# What you should do:
All of the data below must be repeated exactly.

--- START Data excerpt ---

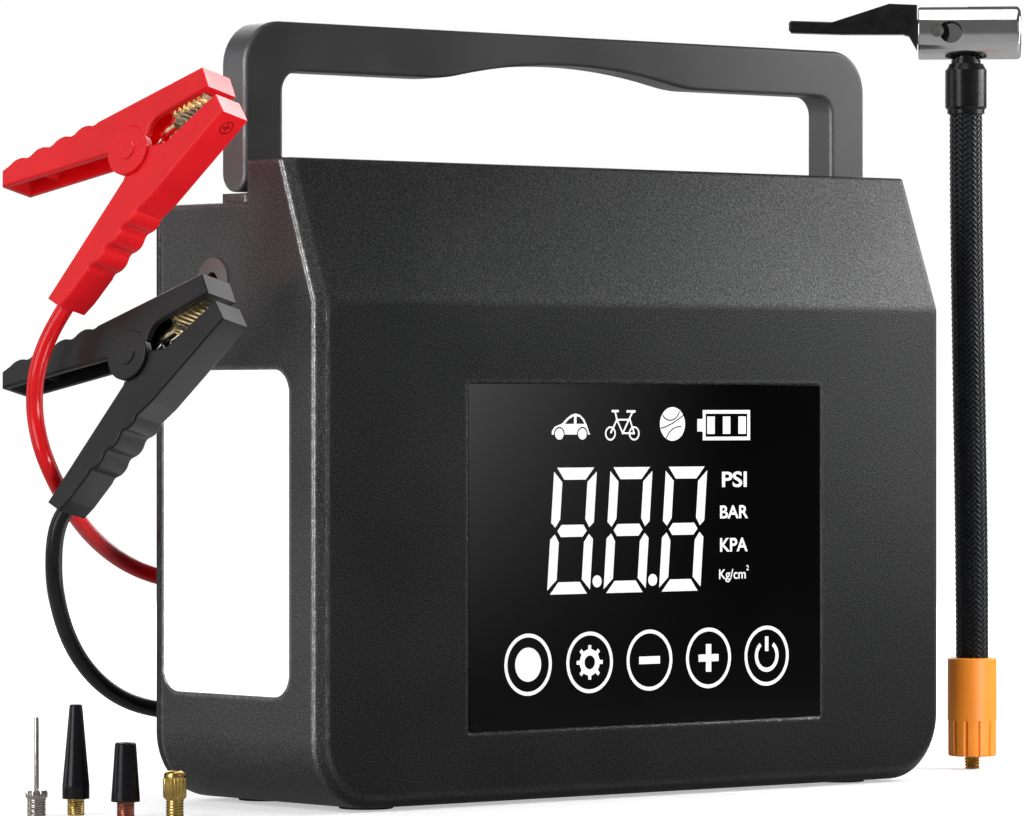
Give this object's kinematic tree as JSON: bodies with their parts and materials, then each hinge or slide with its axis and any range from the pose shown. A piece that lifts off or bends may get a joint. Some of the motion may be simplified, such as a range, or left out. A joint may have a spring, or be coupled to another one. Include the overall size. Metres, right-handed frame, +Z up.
{
  "type": "jump starter pack",
  "caption": "Slab-shaped car jump starter with a tyre inflator inside, a folding carry handle, battery clamps on cables, a side light, a touch display, an air hose and loose nozzles.",
  "frame": {"origin": "on the floor, midway between the sides and between the front and back of the case", "axes": "+X to the right along the front, +Y to the back, +Z up"},
  "size_m": [0.3782, 0.109, 0.2479],
  "materials": {
    "case_plastic": "fine spark-eroded grain",
    "handle_plastic": "satin",
    "panel_glass": "gloss",
    "light_diffuser": "milky",
    "circuit_board": "solder mask",
    "component_black": "moulded",
    "inner_plastic": "moulded",
    "grey_plastic": "satin",
    "nylon": "moulded",
    "silicone": "soft",
    "rubber": "matt",
    "cell_foil": "foil",
    "aluminium": "machined",
    "copper": "plated",
    "brass": "machined",
    "steel": "brushed",
    "black_steel": "blackened",
    "nickel": "nickel plated",
    "chrome": "polished",
    "red_plastic": "satin",
    "black_plastic": "satin",
    "red_sheath": "smooth",
    "black_sheath": "smooth",
    "black_gloss": "moulded",
    "orange_plastic": "ribbed",
    "braid": "braided"
  },
  "bodies": {
    "pack": {"air_outlet": "brass", "air_tube": "silicone", "battery_cells": "cell_foil", "battery_tray": "inner_plastic", "black_cable": "black_sheath", "black_clamp_spring": "steel", "black_lower_jaw": "brass", "black_lower_lever": "black_plastic", "board_parts": "component_black", "bus_bars": "copper", "cable_boots": "rubber", "case_screws": "black_steel", "compressor_frame": "steel", "crank_bush": "brass", "cylinder": "aluminium", "cylinder_head": "aluminium", "display_glass": "panel_glass", "display_module": "circuit_board", "front_shell": "case_plastic", "handle_pivot_pins": "steel", "handle_washers": "nylon", "light_board": "circuit_board", "light_lens": "light_diffuser", "main_board": "circuit_board", "motor_can": "steel", "outlet_ring": "grey_plastic", "port_board": "circuit_board", "port_sockets": "steel", "rear_cover": "case_plastic", "red_cable": "red_sheath", "red_clamp_spring": "steel", "red_lower_jaw": "brass", "red_lower_lever": "red_plastic", "rubber_feet": "rubber"},
    "handle": {"handle_bar": "handle_plastic"},
    "port_flap": {"port_cover": "rubber"},
    "rotor": {"motor_pinion": "steel"},
    "crank": {"crank_gear": "nylon", "crank_axle": "steel"},
    "piston": {"piston_rod": "aluminium"},
    "red_jaw": {"red_upper_lever": "red_plastic", "red_clamp_pin": "steel", "red_upper_jaw": "brass"},
    "black_jaw": {"black_upper_lever": "black_plastic", "black_clamp_pin": "steel", "black_upper_jaw": "brass"},
    "air_hose": {"hose": "braid", "hose_sleeve": "black_sheath", "chuck_barrel": "chrome", "chuck_pin": "steel", "chuck_seal": "rubber"},
    "swivel": {"coupling_nut": "orange_plastic", "coupling_stud": "brass"},
    "flip_lever": {"chuck_lever": "black_steel"},
    "needle": {"ball_needle": "nickel"},
    "long_nozzle": {"long_cone": "black_gloss", "long_cone_thread": "brass"},
    "short_nozzle": {"short_cone": "black_gloss", "short_cone_thread": "copper"},
    "adapter": {"valve_adapter": "brass"}
  },
  "joints": [
    {"name": "handle_fold", "type": "hinge", "parent": "pack", "child": "handle", "pos_m": [0, 0.0011, 0.1856], "axis": [-1, 0, 0], "range_deg": [0, 90]},
    {"name": "port_flap_open", "type": "hinge", "parent": "pack", "child": "port_flap", "pos_m": [0.12423, 0.001, 0.07923], "axis": [0, -1, 0], "range_deg": [0, 100]},
    {"name": "crank_spin", "type": "hinge", "parent": "pack", "child": "crank", "pos_m": [-0.062, -0.0055, 0.096], "axis": [0, 1, 0], "continuous": true},
    {"name": "rotor_spin", "type": "hinge", "parent": "pack", "child": "rotor", "pos_m": [-0.0304, -0.0055, 0.096], "axis": [0, 1, 0], "continuous": true},
    {"name": "piston_stroke", "type": "slide", "parent": "pack", "child": "piston", "axis": [0, 0, -1], "range_m": [0, 0.014]},
    {"name": "red_jaw_open", "type": "hinge", "parent": "pack", "child": "red_jaw", "pos_m": [-0.14828, 0.01359, 0.19038], "axis": [-0.96, -0.1611, 0.2289], "range_deg": [0, 30]},
    {"name": "black_jaw_open", "type": "hinge", "parent": "pack", "child": "black_jaw", "pos_m": [-0.14828, 0.01359, 0.13088], "axis": [-0.96, -0.1611, 0.2289], "range_deg": [0, 30]},
    {"name": "hose_lift", "type": "slide", "parent": "pack", "child": "air_hose", "axis": [0, 0, 1], "range_m": [0, 0.04]},
    {"name": "coupling_spin", "type": "hinge", "parent": "air_hose", "child": "swivel", "pos_m": [0.171, -0.0066, 0.02], "axis": [0, 0, 1], "continuous": true},
    {"name": "chuck_lever_flip", "type": "hinge", "parent": "air_hose", "child": "flip_lever", "pos_m": [0.16293, 0.00123, 0.2388], "axis": [0.7071, 0.7071, 0], "range_deg": [0, 90]},
    {"name": "needle_lift", "type": "slide", "parent": "pack", "child": "needle", "axis": [0, 0, 1], "range_m": [0, 0.04]},
    {"name": "long_nozzle_lift", "type": "slide", "parent": "pack", "child": "long_nozzle", "axis": [0, 0, 1], "range_m": [0, 0.04]},
    {"name": "short_nozzle_lift", "type": "slide", "parent": "pack", "child": "short_nozzle", "axis": [0, 0, 1], "range_m": [0, 0.04]},
    {"name": "adapter_lift", "type": "slide", "parent": "pack", "child": "adapter", "axis": [0, 0, 1], "range_m": [0, 0.04]}
  ],
  "couplings": [
    {"joint": "rotor_spin", "follows": "crank_spin", "ratio": -5.0769}
  ]
}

--- END Data excerpt ---

# Result of the task:
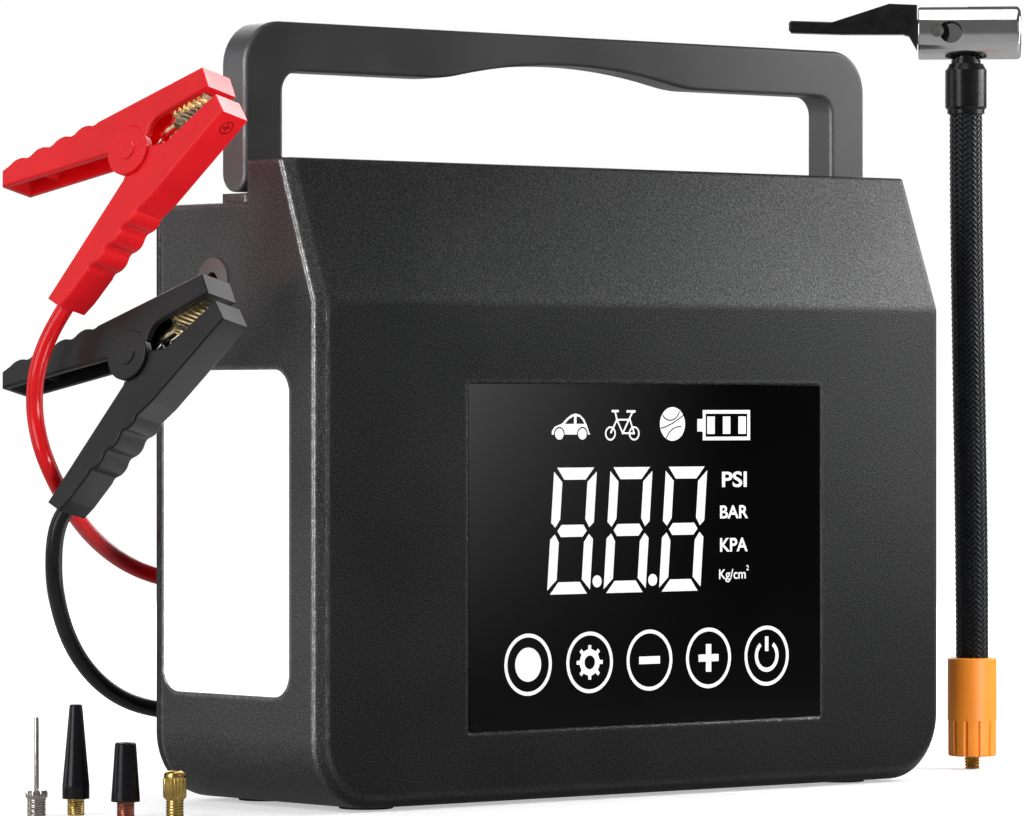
Give this object's kinematic tree as JSON: bodies with their parts and materials, then each hinge or slide with its axis and any range from the pose shown. A piece that lifts off or bends may get a joint. Some of the motion may be simplified, such as a range, or left out. A joint may have a spring, or be coupled to another one. Include the overall size. Metres, right-handed frame, +Z up.
{
  "type": "jump starter pack",
  "caption": "Slab-shaped car jump starter with a tyre inflator inside, a folding carry handle, battery clamps on cables, a side light, a touch display, an air hose and loose nozzles.",
  "frame": {"origin": "on the floor, midway between the sides and between the front and back of the case", "axes": "+X to the right along the front, +Y to the back, +Z up"},
  "size_m": [0.3782, 0.109, 0.2479],
  "materials": {
    "case_plastic": "fine spark-eroded grain",
    "handle_plastic": "satin",
    "panel_glass": "gloss",
    "light_diffuser": "milky",
    "circuit_board": "solder mask",
    "component_black": "moulded",
    "inner_plastic": "moulded",
    "grey_plastic": "satin",
    "nylon": "moulded",
    "silicone": "soft",
    "rubber": "matt",
    "cell_foil": "foil",
    "aluminium": "machined",
    "copper": "plated",
    "brass": "machined",
    "steel": "brushed",
    "black_steel": "blackened",
    "nickel": "nickel plated",
    "chrome": "polished",
    "red_plastic": "satin",
    "black_plastic": "satin",
    "red_sheath": "smooth",
    "black_sheath": "smooth",
    "black_gloss": "moulded",
    "orange_plastic": "ribbed",
    "braid": "braided"
  },
  "bodies": {
    "pack": {"air_outlet": "brass", "air_tube": "silicone", "battery_cells": "cell_foil", "battery_tray": "inner_plastic", "black_cable": "black_sheath", "black_clamp_spring": "steel", "black_lower_jaw": "brass", "black_lower_lever": "black_plastic", "board_parts": "component_black", "bus_bars": "copper", "cable_boots": "rubber", "case_screws": "black_steel", "compressor_frame": "steel", "crank_bush": "brass", "cylinder": "aluminium", "cylinder_head": "aluminium", "display_glass": "panel_glass", "display_module": "circuit_board", "front_shell": "case_plastic", "handle_pivot_pins": "steel", "handle_washers": "nylon", "light_board": "circuit_board", "light_lens": "light_diffuser", "main_board": "circuit_board", "motor_can": "steel", "outlet_ring": "grey_plastic", "port_board": "circuit_board", "port_sockets": "steel", "rear_cover": "case_plastic", "red_cable": "red_sheath", "red_clamp_spring": "steel", "red_lower_jaw": "brass", "red_lower_lever": "red_plastic", "rubber_feet": "rubber"},
    "handle": {"handle_bar": "handle_plastic"},
    "port_flap": {"port_cover": "rubber"},
    "rotor": {"motor_pinion": "steel"},
    "crank": {"crank_gear": "nylon", "crank_axle": "steel"},
    "piston": {"piston_rod": "aluminium"},
    "red_jaw": {"red_upper_lever": "red_plastic", "red_clamp_pin": "steel", "red_upper_jaw": "brass"},
    "black_jaw": {"black_upper_lever": "black_plastic", "black_clamp_pin": "steel", "black_upper_jaw": "brass"},
    "air_hose": {"hose": "braid", "hose_sleeve": "black_sheath", "chuck_barrel": "chrome", "chuck_pin": "steel", "chuck_seal": "rubber"},
    "swivel": {"coupling_nut": "orange_plastic", "coupling_stud": "brass"},
    "flip_lever": {"chuck_lever": "black_steel"},
    "needle": {"ball_needle": "nickel"},
    "long_nozzle": {"long_cone": "black_gloss", "long_cone_thread": "brass"},
    "short_nozzle": {"short_cone": "black_gloss", "short_cone_thread": "copper"},
    "adapter": {"valve_adapter": "brass"}
  },
  "joints": [
    {"name": "handle_fold", "type": "hinge", "parent": "pack", "child": "handle", "pos_m": [0, 0.0011, 0.1856], "axis": [-1, 0, 0], "range_deg": [0, 90]},
    {"name": "port_flap_open", "type": "hinge", "parent": "pack", "child": "port_flap", "pos_m": [0.12423, 0.001, 0.07923], "axis": [0, -1, 0], "range_deg": [0, 100]},
    {"name": "crank_spin", "type": "hinge", "parent": "pack", "child": "crank", "pos_m": [-0.062, -0.0055, 0.096], "axis": [0, 1, 0], "continuous": true},
    {"name": "rotor_spin", "type": "hinge", "parent": "pack", "child": "rotor", "pos_m": [-0.0304, -0.0055, 0.096], "axis": [0, 1, 0], "continuous": true},
    {"name": "piston_stroke", "type": "slide", "parent": "pack", "child": "piston", "axis": [0, 0, -1], "range_m": [0, 0.014]},
    {"name": "red_jaw_open", "type": "hinge", "parent": "pack", "child": "red_jaw", "pos_m": [-0.14828, 0.01359, 0.19038], "axis": [-0.96, -0.1611, 0.2289], "range_deg": [0, 30]},
    {"name": "black_jaw_open", "type": "hinge", "parent": "pack", "child": "black_jaw", "pos_m": [-0.14828, 0.01359, 0.13088], "axis": [-0.96, -0.1611, 0.2289], "range_deg": [0, 30]},
    {"name": "hose_lift", "type": "slide", "parent": "pack", "child": "air_hose", "axis": [0, 0, 1], "range_m": [0, 0.04]},
    {"name": "coupling_spin", "type": "hinge", "parent": "air_hose", "child": "swivel", "pos_m": [0.171, -0.0066, 0.02], "axis": [0, 0, 1], "continuous": true},
    {"name": "chuck_lever_flip", "type": "hinge", "parent": "air_hose", "child": "flip_lever", "pos_m": [0.16293, 0.00123, 0.2388], "axis": [0.7071, 0.7071, 0], "range_deg": [0, 90]},
    {"name": "needle_lift", "type": "slide", "parent": "pack", "child": "needle", "axis": [0, 0, 1], "range_m": [0, 0.04]},
    {"name": "long_nozzle_lift", "type": "slide", "parent": "pack", "child": "long_nozzle", "axis": [0, 0, 1], "range_m": [0, 0.04]},
    {"name": "short_nozzle_lift", "type": "slide", "parent": "pack", "child": "short_nozzle", "axis": [0, 0, 1], "range_m": [0, 0.04]},
    {"name": "adapter_lift", "type": "slide", "parent": "pack", "child": "adapter", "axis": [0, 0, 1], "range_m": [0, 0.04]}
  ],
  "couplings": [
    {"joint": "rotor_spin", "follows": "crank_spin", "ratio": -5.0769}
  ]
}